Anchored on Republic Act 11199 (Social Security Act of 2018), particularly Section 4 empowering the SSC to adjust pension benefits, this reform answers the long-standing call for higher pensions while ensuring the fund’s long-term stability.

“We’ve heard the clamor for higher pensions loud and clear,” SSS President and Chief Executive Officer Robert Joseph De Claro said.

“With the guidance of Finance Secretary and SSC Chairperson Ralph G. Recto, and after careful actuarial review, we are rolling out a rational and sustainable pension increase that uplifts all pensioners without compromising the fund’s actuarial soundness,” he added.

According to the SSS Chief Actuary, the reform will result in only a manageable reduction of fund life from 2053 to 2049, offset by stronger cash flows from previous contribution reforms and enhanced collection efforts.

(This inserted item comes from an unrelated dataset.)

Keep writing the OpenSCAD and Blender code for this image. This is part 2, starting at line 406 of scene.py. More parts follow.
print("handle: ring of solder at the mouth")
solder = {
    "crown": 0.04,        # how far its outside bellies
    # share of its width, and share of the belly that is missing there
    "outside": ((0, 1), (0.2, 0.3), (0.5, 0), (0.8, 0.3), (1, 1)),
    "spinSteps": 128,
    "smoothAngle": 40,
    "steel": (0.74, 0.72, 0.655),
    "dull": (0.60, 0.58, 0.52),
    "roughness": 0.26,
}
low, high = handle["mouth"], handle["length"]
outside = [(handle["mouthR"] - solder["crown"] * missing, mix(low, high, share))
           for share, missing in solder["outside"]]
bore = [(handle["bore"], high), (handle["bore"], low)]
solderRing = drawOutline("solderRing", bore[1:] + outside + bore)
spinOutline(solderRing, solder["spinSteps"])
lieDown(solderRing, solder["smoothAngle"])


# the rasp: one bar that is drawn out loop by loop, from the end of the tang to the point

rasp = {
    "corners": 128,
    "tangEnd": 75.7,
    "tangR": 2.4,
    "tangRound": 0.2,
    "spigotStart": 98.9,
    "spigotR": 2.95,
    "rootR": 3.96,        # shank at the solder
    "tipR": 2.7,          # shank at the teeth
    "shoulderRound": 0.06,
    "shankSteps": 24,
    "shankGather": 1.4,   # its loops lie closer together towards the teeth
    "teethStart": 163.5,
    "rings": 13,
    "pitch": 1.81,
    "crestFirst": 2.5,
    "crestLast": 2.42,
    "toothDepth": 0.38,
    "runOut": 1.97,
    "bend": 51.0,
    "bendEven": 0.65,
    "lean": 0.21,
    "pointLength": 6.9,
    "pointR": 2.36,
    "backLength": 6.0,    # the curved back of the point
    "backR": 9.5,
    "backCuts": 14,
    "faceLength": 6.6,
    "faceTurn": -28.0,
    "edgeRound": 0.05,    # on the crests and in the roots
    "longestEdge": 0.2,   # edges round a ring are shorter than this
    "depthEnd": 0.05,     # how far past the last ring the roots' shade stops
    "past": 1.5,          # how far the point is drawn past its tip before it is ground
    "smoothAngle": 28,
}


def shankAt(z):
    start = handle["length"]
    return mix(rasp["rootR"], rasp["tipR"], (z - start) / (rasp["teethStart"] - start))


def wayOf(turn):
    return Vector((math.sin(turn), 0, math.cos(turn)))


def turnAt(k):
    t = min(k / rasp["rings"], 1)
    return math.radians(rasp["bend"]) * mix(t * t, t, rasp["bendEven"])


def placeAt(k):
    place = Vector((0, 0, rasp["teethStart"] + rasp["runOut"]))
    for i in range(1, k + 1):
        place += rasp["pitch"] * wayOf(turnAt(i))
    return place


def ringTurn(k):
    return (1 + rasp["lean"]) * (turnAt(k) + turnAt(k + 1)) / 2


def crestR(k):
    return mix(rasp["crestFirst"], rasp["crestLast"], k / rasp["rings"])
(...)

Starting this year, all 3.8 million pensioners as of August 31 will receive annual pension increases every September until 2027. Retirement and disability pensioners of the SSS will receive a 10-percent increase, while death or survivor pensioners will receive a 5-percent raise.

“For retirement pensioners aged 60 to 89 (99.4 percent of all retirement pensioners), around P4,923 is the average monthly pension just before implementation of this reform program. Such a pension amount will grow to about P6,548 after the third tranche of pension increase — an increase of P1,625 or 33 percent,” the SSS said in a report.

“After three years of pension increases starting September 2025, SSS will have paid about P41,145 in additional pensions to such average retirement pensioner,” it added.

The social insurance institution clarified that while it implements these pension increases, there will be a moratorium on contribution increases over the same period. Thus, the pension increases will not require any contribution increase.

The pension reform is expected to inject an aggregate amount of P117.2 billion into consumer spending through the pensioners, boosting economic growth over the next three years.

The implementation of the pension increase program is grounded in actuarial soundness, ensuring that the SSS fund remains financially sustainable. This is made possible by strong cash flows from the completed contribution rate hikes mandated by the Social Security Act of 2018—from 2019 to 2025—as well as positive financial performance from January to April.

Upon implementation of the reform program, the SSS will devote its efforts towards generating higher returns on investments to support its members and improving its productivity and efficiencies through modernization.

At the same time, parallel initiatives for the welfare of SSS pensioners will be actively pursued.